▸ REQUIRED WORK
Extract every entry word for word.

▸ RECORDS SHOWN
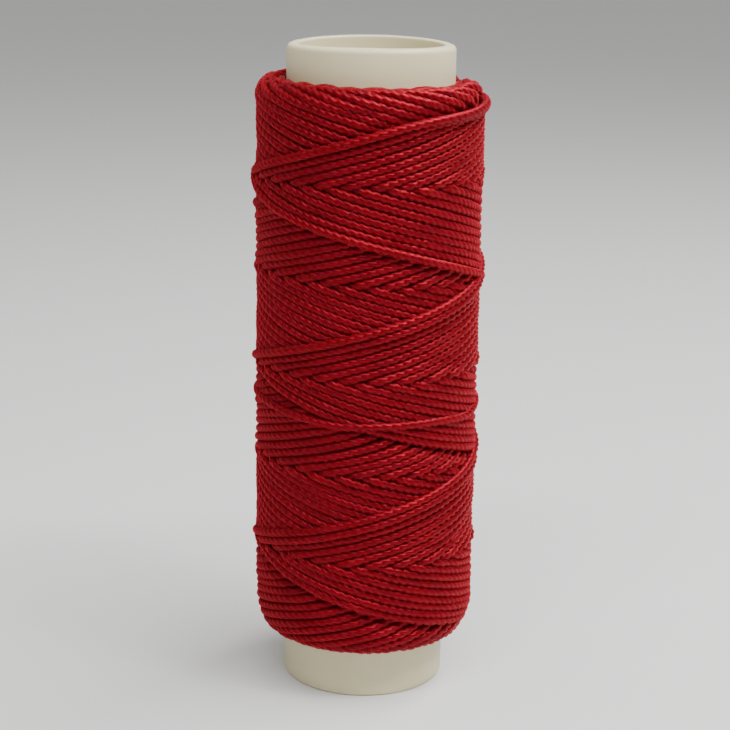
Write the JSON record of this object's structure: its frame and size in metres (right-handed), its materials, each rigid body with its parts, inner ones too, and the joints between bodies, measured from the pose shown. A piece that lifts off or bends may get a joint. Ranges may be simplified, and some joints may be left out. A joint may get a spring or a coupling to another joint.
{
  "type": "waxed thread spool",
  "caption": "Open plastic tube with twisted waxed thread cross-wound along its length, which unwinds as the spool turns on a pin or stands on end.",
  "frame": {"origin": "centre of the tube's lower end face, on the surface that the spool stands on", "axes": "+Z along the tube's axis, -Y towards the front, +X to the right seen from the front"},
  "size_m": [0.0312, 0.0312, 0.083],
  "materials": {
    "tube_plastic": "satin, warm off-white",
    "red_thread": "twisted cord with a low wax sheen, crimson"
  },
  "bodies": {
    "root": {"core_tube": "tube_plastic", "thread_winding": "red_thread", "thread_last_turn": "red_thread"}
  },
  "joints": []
}
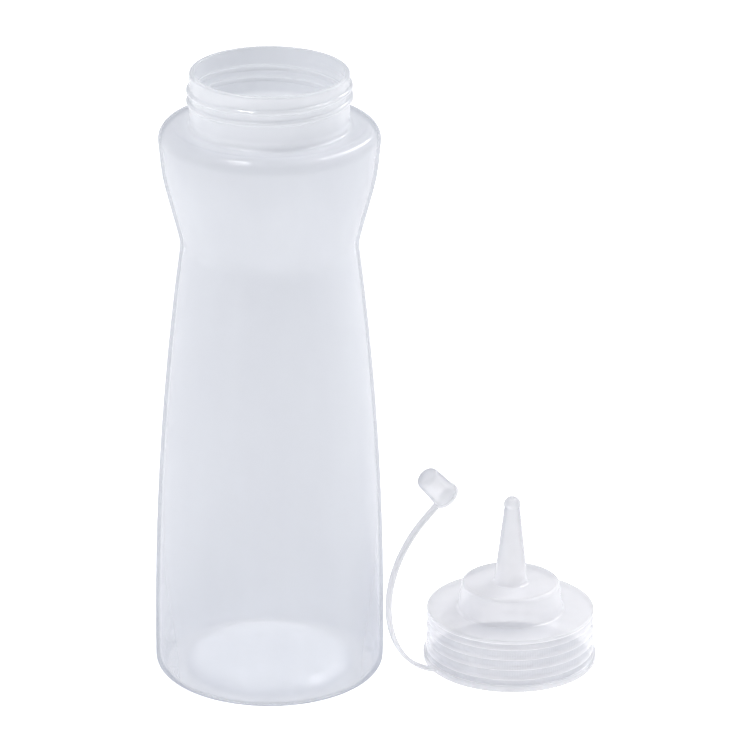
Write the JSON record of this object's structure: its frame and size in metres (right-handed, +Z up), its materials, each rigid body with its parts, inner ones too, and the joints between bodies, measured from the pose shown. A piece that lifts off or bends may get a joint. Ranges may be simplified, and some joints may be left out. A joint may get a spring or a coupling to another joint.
{
  "type": "sauce bottle",
  "caption": "Waisted translucent squeeze bottle with a wide threaded neck; its nozzle cap stands beside it with a strapped tip cap that flips over and closes the nozzle.",
  "frame": {"origin": "on the table, in the middle of the footprint of the bottle and the cap together", "axes": "+Z up the bottle's axis; +X from the bottle to the cap; +Y away from the viewer of the picture"},
  "size_m": [0.1424, 0.0734, 0.2015],
  "materials": {
    "bottle_ldpe": "blow-moulded natural LDPE, milky and see-through, satin gloss",
    "cap_ldpe": "injection-moulded natural LDPE, milky, satin gloss"
  },
  "bodies": {
    "bottle": {"bottle": "bottle_ldpe"},
    "cap": {"nozzle_cap": "cap_ldpe"},
    "strap_1": {"strap_1": "cap_ldpe"},
    "strap_2": {"strap_2": "cap_ldpe"},
    "strap_3": {"strap_3": "cap_ldpe"},
    "strap_4": {"strap_4": "cap_ldpe"},
    "strap_5": {"strap_5": "cap_ldpe"},
    "strap_6": {"strap_6": "cap_ldpe"},
    "strap_7": {"strap_7": "cap_ldpe"},
    "strap_8": {"strap_8": "cap_ldpe"},
    "tip_cap": {"tip_cap": "cap_ldpe"}
  },
  "joints": [
    {"name": "cap_lift", "type": "slide", "parent": "bottle", "child": "cap", "axis": [0, 0, 1], "range_m": [0, 0.21]},
    {"name": "strap_fold", "type": "hinge", "parent": "cap", "child": "strap_1", "pos_m": [0.01739, -0.00939, 0.0012], "axis": [-0.454, 0.891, 0], "range_deg": [0, 26.48], "stiffness_Nm_per_rad": 0.0159},
    {"name": "strap_bend_2", "type": "hinge", "parent": "strap_1", "child": "strap_2", "pos_m": [0.0107, -0.0128, 0.00537], "axis": [-0.454, 0.891, 0], "range_deg": [0, 6.88]},
    {"name": "strap_bend_3", "type": "hinge", "parent": "strap_2", "child": "strap_3", "pos_m": [0.00611, -0.01514, 0.01224], "axis": [-0.454, 0.891, 0], "range_deg": [-6.07, 0]},
    {"name": "strap_bend_4", "type": "hinge", "parent": "strap_3", "child": "strap_4", "pos_m": [0.00365, -0.01639, 0.02037], "axis": [-0.454, 0.891, 0], "range_deg": [-10.25, 0]},
    {"name": "strap_bend_5", "type": "hinge", "parent": "strap_4", "child": "strap_5", "pos_m": [0.00325, -0.01659, 0.02895], "axis": [-0.454, 0.891, 0], "range_deg": [-8.67, 0]},
    {"name": "strap_bend_6", "type": "hinge", "parent": "strap_5", "child": "strap_6", "pos_m": [0.00472, -0.01585, 0.03737], "axis": [-0.454, 0.891, 0], "range_deg": [0, 13.02]},
    {"name": "tip_press", "type": "hinge", "parent": "strap_6", "child": "strap_7", "pos_m": [0.00783, -0.01426, 0.04522], "axis": [-0.454, 0.891, 0], "range_deg": [0, 23.17], "stiffness_Nm_per_rad": 0.0241},
    {"name": "strap_bend_8", "type": "hinge", "parent": "strap_7", "child": "strap_8", "pos_m": [0.01233, -0.01197, 0.05216], "axis": [-0.454, 0.891, 0], "range_deg": [0, 9.95]},
    {"name": "tip_cap_bend", "type": "hinge", "parent": "strap_8", "child": "tip_cap", "pos_m": [0.01797, -0.00909, 0.05796], "axis": [-0.454, 0.891, 0], "range_deg": [-12.43, 0]}
  ],
  "couplings": [
    {"joint": "strap_bend_2", "follows": "strap_fold", "ratio": 0.25975},
    {"joint": "strap_bend_3", "follows": "strap_fold", "ratio": -0.22911},
    {"joint": "strap_bend_4", "follows": "strap_fold", "ratio": -0.38695},
    {"joint": "strap_bend_5", "follows": "tip_press", "ratio": -0.37395},
    {"joint": "strap_bend_6", "follows": "tip_press", "ratio": 0.56195},
    {"joint": "strap_bend_8", "follows": "tip_press", "ratio": 0.42934},
    {"joint": "tip_cap_bend", "follows": "tip_press", "ratio": -0.53622}
  ]
}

▸ EXPECTED OUTPUT
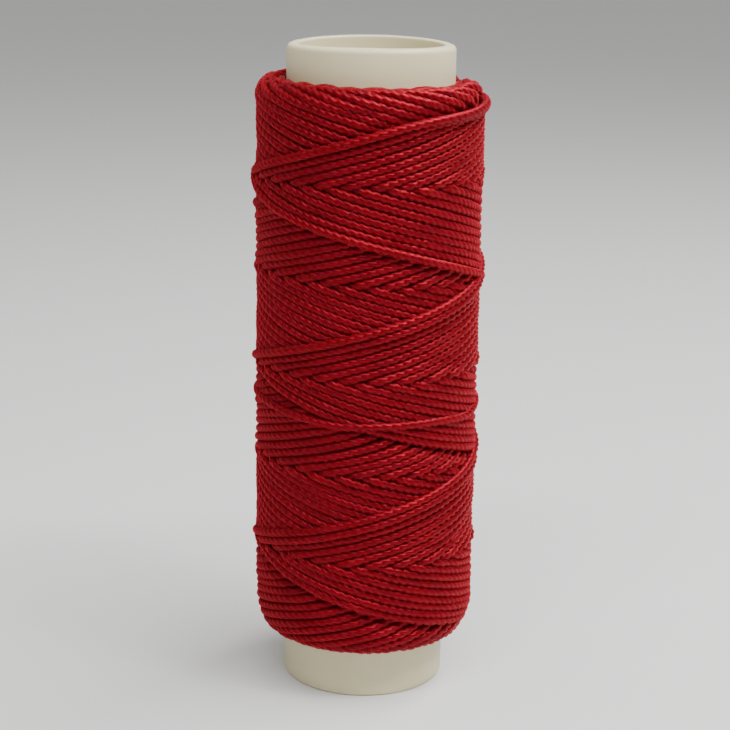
Write the JSON record of this object's structure: its frame and size in metres (right-handed), its materials, each rigid body with its parts, inner ones too, and the joints between bodies, measured from the pose shown. A piece that lifts off or bends may get a joint. Ranges may be simplified, and some joints may be left out. A joint may get a spring or a coupling to another joint.
{
  "type": "waxed thread spool",
  "caption": "Open plastic tube with twisted waxed thread cross-wound along its length, which unwinds as the spool turns on a pin or stands on end.",
  "frame": {"origin": "centre of the tube's lower end face, on the surface that the spool stands on", "axes": "+Z along the tube's axis, -Y towards the front, +X to the right seen from the front"},
  "size_m": [0.0312, 0.0312, 0.083],
  "materials": {
    "tube_plastic": "satin, warm off-white",
    "red_thread": "twisted cord with a low wax sheen, crimson"
  },
  "bodies": {
    "root": {"core_tube": "tube_plastic", "thread_winding": "red_thread", "thread_last_turn": "red_thread"}
  },
  "joints": []
}
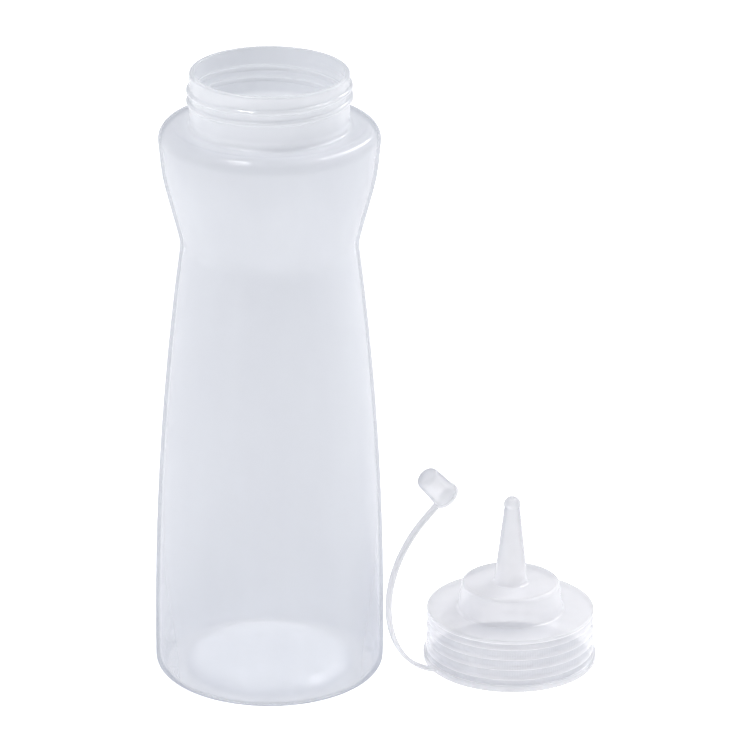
Write the JSON record of this object's structure: its frame and size in metres (right-handed, +Z up), its materials, each rigid body with its parts, inner ones too, and the joints between bodies, measured from the pose shown. A piece that lifts off or bends may get a joint. Ranges may be simplified, and some joints may be left out. A joint may get a spring or a coupling to another joint.
{
  "type": "sauce bottle",
  "caption": "Waisted translucent squeeze bottle with a wide threaded neck; its nozzle cap stands beside it with a strapped tip cap that flips over and closes the nozzle.",
  "frame": {"origin": "on the table, in the middle of the footprint of the bottle and the cap together", "axes": "+Z up the bottle's axis; +X from the bottle to the cap; +Y away from the viewer of the picture"},
  "size_m": [0.1424, 0.0734, 0.2015],
  "materials": {
    "bottle_ldpe": "blow-moulded natural LDPE, milky and see-through, satin gloss",
    "cap_ldpe": "injection-moulded natural LDPE, milky, satin gloss"
  },
  "bodies": {
    "bottle": {"bottle": "bottle_ldpe"},
    "cap": {"nozzle_cap": "cap_ldpe"},
    "strap_1": {"strap_1": "cap_ldpe"},
    "strap_2": {"strap_2": "cap_ldpe"},
    "strap_3": {"strap_3": "cap_ldpe"},
    "strap_4": {"strap_4": "cap_ldpe"},
    "strap_5": {"strap_5": "cap_ldpe"},
    "strap_6": {"strap_6": "cap_ldpe"},
    "strap_7": {"strap_7": "cap_ldpe"},
    "strap_8": {"strap_8": "cap_ldpe"},
    "tip_cap": {"tip_cap": "cap_ldpe"}
  },
  "joints": [
    {"name": "cap_lift", "type": "slide", "parent": "bottle", "child": "cap", "axis": [0, 0, 1], "range_m": [0, 0.21]},
    {"name": "strap_fold", "type": "hinge", "parent": "cap", "child": "strap_1", "pos_m": [0.01739, -0.00939, 0.0012], "axis": [-0.454, 0.891, 0], "range_deg": [0, 26.48], "stiffness_Nm_per_rad": 0.0159},
    {"name": "strap_bend_2", "type": "hinge", "parent": "strap_1", "child": "strap_2", "pos_m": [0.0107, -0.0128, 0.00537], "axis": [-0.454, 0.891, 0], "range_deg": [0, 6.88]},
    {"name": "strap_bend_3", "type": "hinge", "parent": "strap_2", "child": "strap_3", "pos_m": [0.00611, -0.01514, 0.01224], "axis": [-0.454, 0.891, 0], "range_deg": [-6.07, 0]},
    {"name": "strap_bend_4", "type": "hinge", "parent": "strap_3", "child": "strap_4", "pos_m": [0.00365, -0.01639, 0.02037], "axis": [-0.454, 0.891, 0], "range_deg": [-10.25, 0]},
    {"name": "strap_bend_5", "type": "hinge", "parent": "strap_4", "child": "strap_5", "pos_m": [0.00325, -0.01659, 0.02895], "axis": [-0.454, 0.891, 0], "range_deg": [-8.67, 0]},
    {"name": "strap_bend_6", "type": "hinge", "parent": "strap_5", "child": "strap_6", "pos_m": [0.00472, -0.01585, 0.03737], "axis": [-0.454, 0.891, 0], "range_deg": [0, 13.02]},
    {"name": "tip_press", "type": "hinge", "parent": "strap_6", "child": "strap_7", "pos_m": [0.00783, -0.01426, 0.04522], "axis": [-0.454, 0.891, 0], "range_deg": [0, 23.17], "stiffness_Nm_per_rad": 0.0241},
    {"name": "strap_bend_8", "type": "hinge", "parent": "strap_7", "child": "strap_8", "pos_m": [0.01233, -0.01197, 0.05216], "axis": [-0.454, 0.891, 0], "range_deg": [0, 9.95]},
    {"name": "tip_cap_bend", "type": "hinge", "parent": "strap_8", "child": "tip_cap", "pos_m": [0.01797, -0.00909, 0.05796], "axis": [-0.454, 0.891, 0], "range_deg": [-12.43, 0]}
  ],
  "couplings": [
    {"joint": "strap_bend_2", "follows": "strap_fold", "ratio": 0.25975},
    {"joint": "strap_bend_3", "follows": "strap_fold", "ratio": -0.22911},
    {"joint": "strap_bend_4", "follows": "strap_fold", "ratio": -0.38695},
    {"joint": "strap_bend_5", "follows": "tip_press", "ratio": -0.37395},
    {"joint": "strap_bend_6", "follows": "tip_press", "ratio": 0.56195},
    {"joint": "strap_bend_8", "follows": "tip_press", "ratio": 0.42934},
    {"joint": "tip_cap_bend", "follows": "tip_press", "ratio": -0.53622}
  ]
}